** START OF Record excerpts **

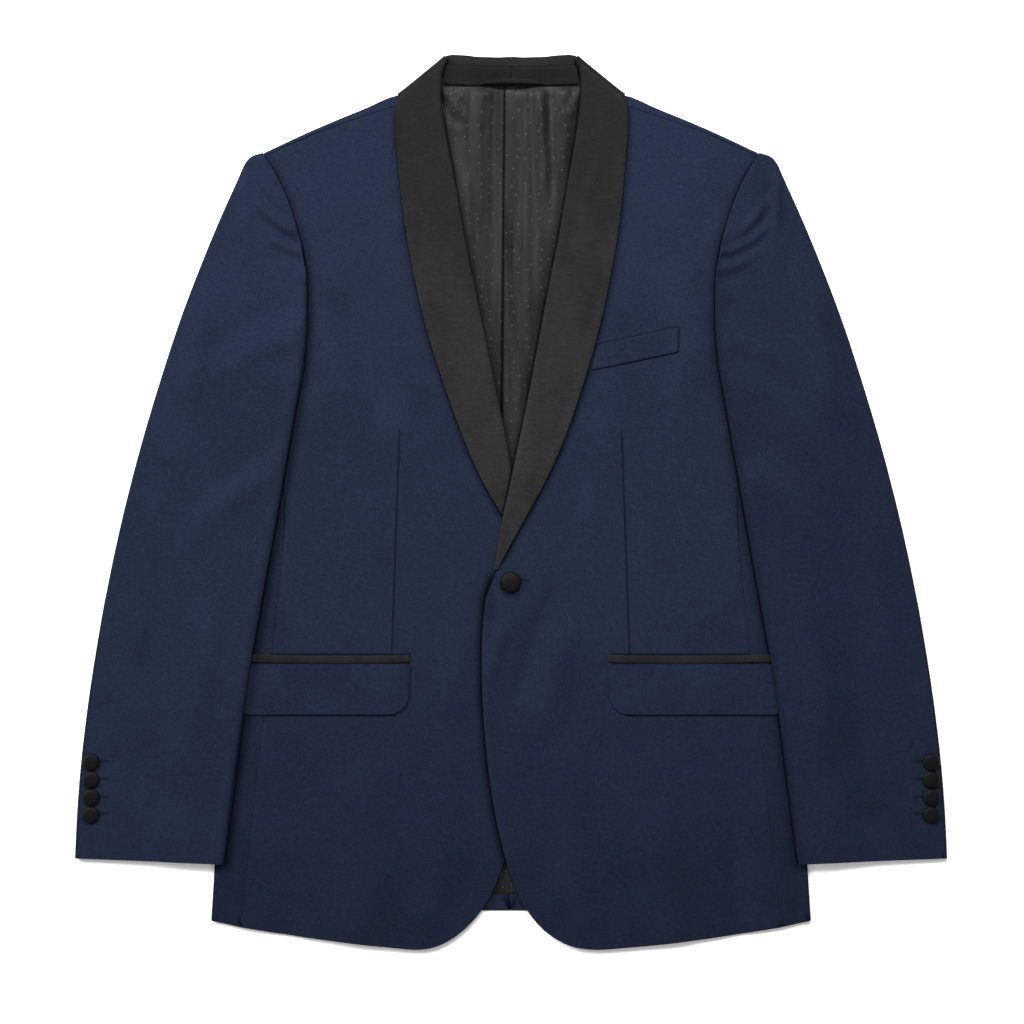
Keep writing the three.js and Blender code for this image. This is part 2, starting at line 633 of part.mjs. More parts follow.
function topSleeve(side) {
  const grid = SLEEVE.map((section, row) => {
    const seamAngle = elbowSeam(row) + 6;
    const around = outerFold(row, [90, lerp(90, seamAngle, 0.5), seamAngle]);
    const inner = SLEEVE_INNER[row];
    let start = inner;
    let turned = Array(5).fill(null);
    if (row >= FIRST_FOLDED_ROW) {
      const high = sleeveTop(inner.x, inner.y, 0);
      const opened = ramp(row, FIRST_FOLDED_ROW, FIRST_FOLDED_ROW + 1);
      const low = lerp(high - TIGHT_FOLD, onBody(inner.x, inner.y), opened);
      const outwards = sideways(SLEEVE_INNER, row).negate();
      const under = fold(inner, outwards, low, high, WOOL, HALF_TURN);
      const inset = FOREARM_SEAM - foldInset(low, high, WOOL);
      const flange = [1, 0.5].map((part) => under[0].clone().addScaledVector(outwards, -inset * part));
      const tucked = (point) => Math.min(low, sleeveTop(point.x, point.y, 0) - TIGHT_FOLD);
      turned = [
        ...flange.map((point) => (
          atHeight(point, lerp(tucked(point), onBody(point.x, point.y), opened))
        )),
        ...under.slice(0, -1),
      ];
      start = atHeight(under.at(-1), 0);
    }
    const upper = [0, 0.1, 0.26, 0.45, 0.64, 0.83].map((across) => {
      const point = start.clone().lerp(atHeight(around[0], 0), across);
      return point.setZ(sleeveTop(point.x, point.y, across));
    });
    return [...turned, ...upper, ...around];
  });
  sheet(`top_sleeve_${side}`, grid, WOOL, wool, SIDES[side]);
}

function underSleeve(side) {
  const grid = SLEEVE.map((section, row) => {
    const seamAngle = elbowSeam(row) - 6;
    const around = outerFold(row, [seamAngle, lerp(-90, seamAngle, 0.5), -90]);
    const under = [0.78, 0.56, 0.36, 0.17, 0].map((across) => {
      const point = SLEEVE_UNDER[row].clone().lerp(atHeight(around.at(-1), 0), across);
      return point.setZ(sleeveUnder(point.x, point.y));
    });
    return [...around, ...under];
  });
  sheet(`under_sleeve_${side}`, grid, WOOL, wool, SIDES[side]);
}

function cuffButtons(side) {
  const { x, ys } = CUFF_BUTTON;
  ys.forEach((y, k) => {
    const seat = sleeveTop(x, y, 0.9) + WOOL / 2 + SEAM;
    button(`cuff_button_${side}_${k + 1}`, SIDES[side] * x, y, seat, CUFF_BUTTON, buttonCloth);
  });
}

// ---------------------------------------------------------------- pockets and front button

const POCKET_END = { left: 89.5, right: 93.2 };

function pocketFlap(side) {
  const near = POCKET_END[side];
  const lean = 2; // the front end slopes back towards the bottom
  const grid = [0, 0.12, 0.3, 0.5, 0.75, 1].map((u) => steps(5).map((v) => {
    const drop = v * (FLAP_BOTTOM - FLAP_TOP);
    const fromBottom = (1 - v) * (FLAP_TOP - FLAP_BOTTOM);
    const into = Math.max(0, FLAP_CORNER - fromBottom);
    const rounding = FLAP_CORNER - Math.sqrt(FLAP_CORNER ** 2 - into ** 2);
    const x = lerp(near + lean * v + rounding, POCKET_FAR_END + POCKET_LEAN * v, u);
    const y = FLAP_TOP + drop;
    return new THREE.Vector3(x, y, frontHeight[side](x, y) + ON_WOOL + WOOL / 2);
  }));
  sheet(`pocket_flap_${side}`, grid, WOOL, wool, SIDES[side]);
}

function pocketJet(side) {
  const grid = steps(8).map((u) => [JET_TOP, JET_BOTTOM].map((y) => {
    const x = lerp(POCKET_END[side] - 0.3, POCKET_FAR_END, u);
    const sag = -1.2 * Math.sin(Math.PI * Math.min(1, u * 1.1));
    return new THREE.Vector3(x, y + sag, frontHeight[side](x, y) + ON_WOOL + RIBBON / 2);
  }));
  sheet(`pocket_jet_${side}`, grid, RIBBON, satin, SIDES[side]);
}

function breastWelt() {
  const grid = steps(5).map((u) => steps(2).map((v) => {
    const start = { x: lerp(74.4, 80.8, v), y: lerp(121.6, 144.6, v) };
    const end = { x: lerp(153, 153.8, v), y: lerp(138, 160.6, v) };
    const x = lerp(start.x, end.x, u);
    const y = lerp(start.y, end.y, u);
    return new THREE.Vector3(x, y, frontHeight.left(x, y) + ON_WOOL + SATIN / 2);
  }));
  sheet('breast_welt', grid, SATIN, wool);
}

function frontButton() {
  const { x, y } = FRONT_BUTTON;
  const seat = frontHeight.left(x + 6, y) + WOOL / 2 + SEAM;
  button('front_button', x, y, seat, FRONT_BUTTON, buttonCloth);
}

// ---------------------------------------------------------------- the jacket

for (const side of Object.keys(SIDES)) {
  back(side);
  sidePanel(side);
  front(side);
  backLining(side);
  backCollar(side, shawlLapel(side));
  collarStand(side);
  topSleeve(side);
  underSleeve(side);
  cuffButtons(side);
  pocketFlap(side);
  pocketJet(side);
}
hangerLoop();
breastWelt();
frontButton();

export default object;
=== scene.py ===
"""Looks for a dinner jacket with a satin shawl collar, laid flat on its back.

Every cloth piece is a thin shell on the form of its own solid: its panels are smoothed, its
edges are rounded, and its creases are placed one by one. All sizes are in millimetres unless
a name says otherwise. +X is the wearer's left side and +Y runs up to the collar.
"""

import math

import bmesh
import bpy
import numpy as np
from bpy.props import FloatProperty, FloatVectorProperty, IntProperty, PointerProperty
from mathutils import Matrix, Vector
from mathutils.bvhtree import BVHTree


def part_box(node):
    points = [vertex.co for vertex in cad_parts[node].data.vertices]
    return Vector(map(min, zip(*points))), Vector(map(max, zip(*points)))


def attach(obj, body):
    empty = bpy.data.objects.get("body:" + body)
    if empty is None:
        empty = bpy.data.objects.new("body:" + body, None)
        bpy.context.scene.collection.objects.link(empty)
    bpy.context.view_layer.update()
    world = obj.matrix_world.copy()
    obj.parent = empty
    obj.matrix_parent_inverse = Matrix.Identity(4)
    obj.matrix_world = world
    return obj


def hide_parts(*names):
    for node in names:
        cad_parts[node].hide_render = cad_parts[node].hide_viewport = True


bl_info = {
    "name": "Dinner jacket laid flat",
    "version": (1, 0, 0),
    "blender": (4, 5, 0),
    "location": "3D View > Sidebar > Jacket",
    "description": "Builds the cloth, collar, pockets and buttons of a shawl-collar dinner jacket",
    "category": "Object",
}

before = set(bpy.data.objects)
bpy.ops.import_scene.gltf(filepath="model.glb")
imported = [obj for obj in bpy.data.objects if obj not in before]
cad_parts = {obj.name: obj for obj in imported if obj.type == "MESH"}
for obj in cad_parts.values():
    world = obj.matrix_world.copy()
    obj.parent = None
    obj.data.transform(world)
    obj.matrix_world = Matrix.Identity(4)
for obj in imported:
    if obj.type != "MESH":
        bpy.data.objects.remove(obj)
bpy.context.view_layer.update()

MM = 0.001
SIDES = {"left": 1, "right": -1}

# ---------------------------------------------------------------- shader maths


class Term:
    """A socket that Python's operators work on, each adding a Math node."""

    def __init__(self, finish, socket):
        self.finish = finish
        self.socket = socket

    def maths(self, operation, *others):
        names = ("Value", "Value_001", "Value_002")
        terms = dict(zip(names, (self, *others), strict=False))
        return self.finish.node("ShaderNodeMath", {"operation": operation}, terms)

    def __add__(self, other):
        return self.maths("ADD", other)

    __radd__ = __add__

    def __mul__(self, other):
        return self.maths("MULTIPLY", other)

    __rmul__ = __mul__

    def __sub__(self, other):
        return self.maths("SUBTRACT", other)

    def __rsub__(self, other):
        return self.maths("MULTIPLY_ADD", -1.0, other)

    def __truediv__(self, other):
        return self.maths("DIVIDE", other)

    def __abs__(self):
        return self.maths("ABSOLUTE")

    def sine(self):
        return self.maths("SINE")

    def rises(self, start, end):
        """0 below start, 1 above end, and a soft step between them."""
        return self.finish.node(
            "ShaderNodeMapRange",
            {"interpolation_type": "SMOOTHSTEP"},
            {"Value": self, "From Min": start, "From Max": end},
        )


class Finish:
    """A material built from nodes, in object space, whose unit here is the millimetre."""

    def __init__(self, name):
        self.material = bpy.data.materials.new(name)
        self.material.use_nodes = True
        self.tree = self.material.node_tree
        self.tree.nodes.clear()
        place = self.node("ShaderNodeTexCoord", output="Object")
        self.place = self.node(
            "ShaderNodeVectorMath",
            {"operation": "SCALE"},
            {"Vector": place, "Scale": 1000.0},
        )
        self.x = self.node("ShaderNodeSeparateXYZ", {}, {"Vector": self.place}, "X")
        self.y = self.node("ShaderNodeSeparateXYZ", {}, {"Vector": self.place}, "Y")

    def node(self, kind, settings=None, sockets=None, output=None):
        """Adds a node: settings first, then the values or links of its sockets."""
        made = self.tree.nodes.new(kind)
        for key, value in (settings or {}).items():
            setattr(made, key, value)
        for key, value in (sockets or {}).items():
            found = [s for s in made.inputs if key in (s.identifier, s.name) and s.enabled]
            if isinstance(value, Term):
                self.tree.links.new(value.socket, found[0])
            else:
                found[0].default_value = value
        shown = [s for s in made.outputs if s.enabled and output in (None, s.name)]
        return Term(self, shown[0]) if shown else made

    def noise(self, size, detail=2.0, stretch=(1.0, 1.0, 1.0), roughness=0.5):
        """Soft noise from 0 to 1 whose patches are about size millimetres across."""
        vector = self.node(
            "ShaderNodeVectorMath",
            {"operation": "MULTIPLY"},
            {"Vector": self.place, "Vector_001": stretch},
        )
        return self.node(
            "ShaderNodeTexNoise",
            {},
            {"Vector": vector, "Scale": 1.0 / size, "Detail": detail, "Roughness": roughness},
        )

    def mix(self, factor, low, high):
        """The colour low where factor is 0 and high where it is 1."""
        return self.node(
            "ShaderNodeMix",
            {"data_type": "RGBA"},
            {"Factor_Float": factor, "A_Color": low, "B_Color": high},
            "Result",
        )

    def bump(self, height, depth, normal=None):
        """A bump whose height of 1 stands depth millimetres proud."""
        sockets = {"Height": height, "Distance": depth * MM, "Strength": 1.0}
        if normal is not None:
            sockets["Normal"] = normal
        return self.node("ShaderNodeBump", {}, sockets)

    def surface(self, colour, roughness, normal=None, **constants):
        """Ends the tree in a Principled shader."""
        sockets = {"Base Color": colour, "Roughness": roughness}
        if normal is not None:
            sockets["Normal"] = normal
        sockets.update({key.replace("_", " "): value for key, value in constants.items()})
        shader = self.node("ShaderNodeBsdfPrincipled", {}, sockets)
        self.node("ShaderNodeOutputMaterial", {}, {"Surface": shader})
        return self.material


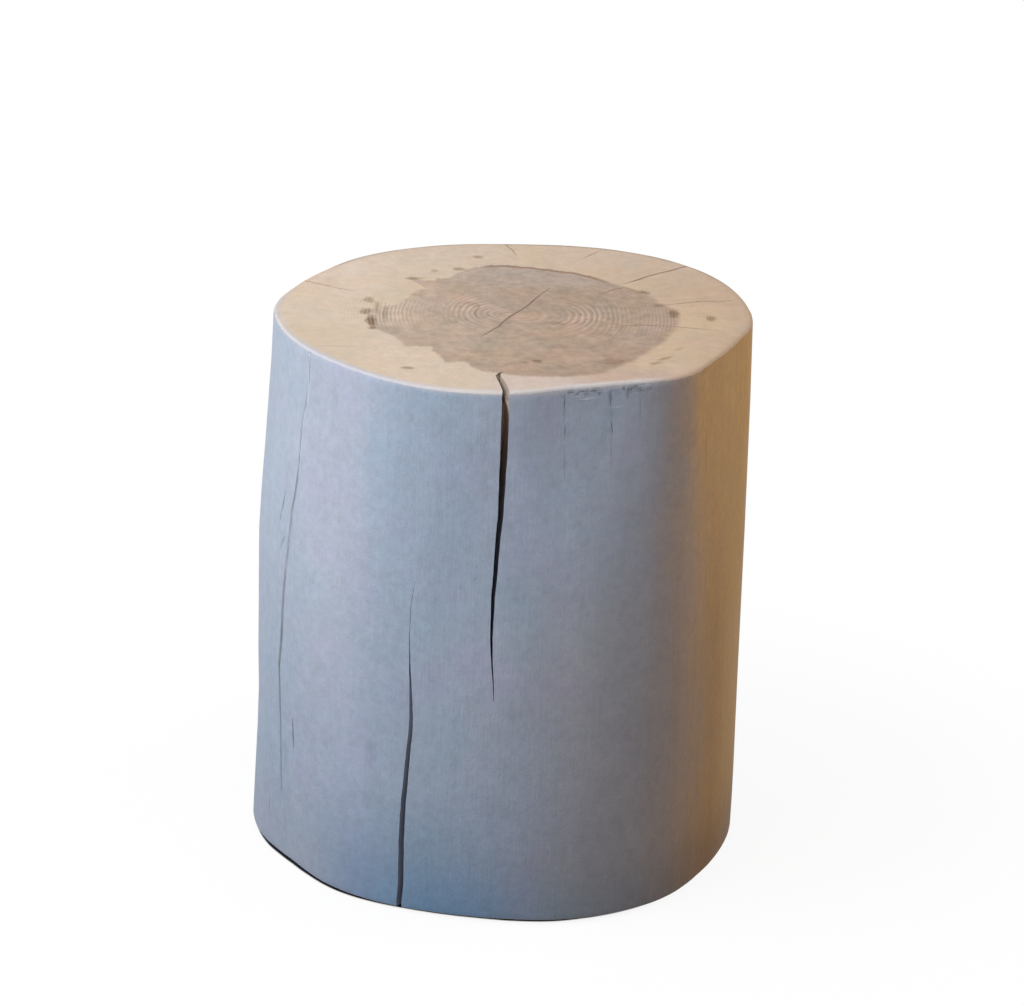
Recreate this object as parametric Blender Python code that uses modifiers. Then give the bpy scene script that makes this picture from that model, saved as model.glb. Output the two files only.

** END OF Record excerpts **

Directive: Reproduce verbatim the lines above, from the line with "for (const side" through the line with "for node in".

Output of the exercise:
for (const side of Object.keys(SIDES)) {
  back(side);
  sidePanel(side);
  front(side);
  backLining(side);
  backCollar(side, shawlLapel(side));
  collarStand(side);
  topSleeve(side);
  underSleeve(side);
  cuffButtons(side);
  pocketFlap(side);
  pocketJet(side);
}
hangerLoop();
breastWelt();
frontButton();

export default object;
=== scene.py ===
"""Looks for a dinner jacket with a satin shawl collar, laid flat on its back.

Every cloth piece is a thin shell on the form of its own solid: its panels are smoothed, its
edges are rounded, and its creases are placed one by one. All sizes are in millimetres unless
a name says otherwise. +X is the wearer's left side and +Y runs up to the collar.
"""

import math

import bmesh
import bpy
import numpy as np
from bpy.props import FloatProperty, FloatVectorProperty, IntProperty, PointerProperty
from mathutils import Matrix, Vector
from mathutils.bvhtree import BVHTree


def part_box(node):
    points = [vertex.co for vertex in cad_parts[node].data.vertices]
    return Vector(map(min, zip(*points))), Vector(map(max, zip(*points)))


def attach(obj, body):
    empty = bpy.data.objects.get("body:" + body)
    if empty is None:
        empty = bpy.data.objects.new("body:" + body, None)
        bpy.context.scene.collection.objects.link(empty)
    bpy.context.view_layer.update()
    world = obj.matrix_world.copy()
    obj.parent = empty
    obj.matrix_parent_inverse = Matrix.Identity(4)
    obj.matrix_world = world
    return obj


def hide_parts(*names):
    for node in names:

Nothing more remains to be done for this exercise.